10. Alla luce dei citati principi può ritenersi che nel caso di specie:

a. La pretesa fiscale si basa sull’assunto che il prezzo di cessione del marchio dall’odierna ricorrente alle sue consociate estere sia stato inferiore a quello “normale”, ricavabile da indagine di mercato su operazioni similari.

b. La contribuente si è difesa argomentando che la fissazione del prezzo era avvenuta nell’ambito del perseguimento di una logica di gruppo, finalizzata a consentire alle consociate una più efficace penetrazione nei mercati locali.

c. La CTR ha, sul punto, affermato che la dinamica del gruppo sarebbe ininfluente al fine di giustificare la “normalità” prezzo di trasferimento. Tanto si evince con certezza a pagina cinque della decisione, ove tale affermazione è chiaramente esplicitata.

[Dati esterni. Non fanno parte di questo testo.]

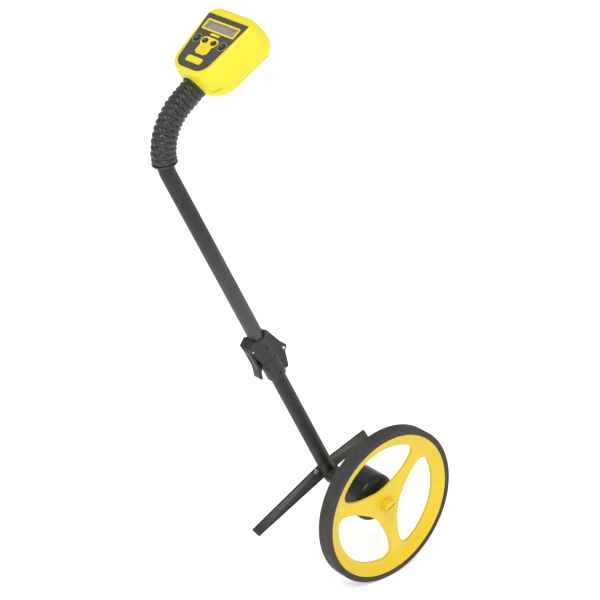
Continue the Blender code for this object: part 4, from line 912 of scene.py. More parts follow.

d. Tale conclusione, per la parte in cui interpreta la normativa applicabile, è conforme ai canoni ermeneutici della fattispecie come sopra individuati, tanto alla luce della normativa che della giurisprudenza in materia, laddove in relazione all’accertamento di merito effettuato sfugge al sindacato di sola legittimità di questa Corte, anche in considerazione che il motivo in esame è limitato alla dedotta violazione del solo art. 360 c.p.c., comma 1, n. 3);

Il terzo motivo è, parimenti, infondato, posto che anche in relazione alla questione dell’inclusione del fatturato delle cessioni infragruppo tra le società Vifan Usa e Vifan Canada con la società Vibac Canada, pure appartenente al gruppo, la CTR esclude che la natura di appartenenza al gruppo sia in alcun modo rilevante al fine della determinazione del prezzo di cessione. E, in proposito, valgono a sorreggere la correttezza della conclusione raggiunta, le medesime considerazioni sopra esposte in relazione alla confutazione del secondo motivo di ricorso.

11. La soccombenza regola le spese, liquidate come in dispositivo; la parte ricorrente va, altresì, condannata, ai sensi del D.P.R. n. 115 del 2002, art. 13, comma 1-quater, al versamento di un ulteriore importo a titolo di contributo unificato, pari a quello previsto per il ricorso, a norma dello stesso art. 13, comma 1-bis, se dovuto (Cass. S.U., n. 4315 del 20 febbraio 2020).

PQM

La Corte rigetta il ricorso e condanna la Vibac s.p.a. a rifondere all’Agenzia delle Entrate le spese della presente fase di legittimità, che liquida in Euro 5.600,00, oltre spese prenotate a debito.

Ai sensi del D.P.R. n. 115 del 2002, art. 13, comma 1 quater, inserito dalla L. n. 228 del 2012, art. 1, comma 17, dà atto della sussistenza dei presupposti per il versamento, da parte della ricorrente, dell’ulteriore importo a titolo di contributo unificato pari a quello previsto per il ricorso a norma dello stesso art. 13, comma 1-bis, se dovuto.

Così deciso in Roma, nella camera di consiglio, il 11 gennaio 2021.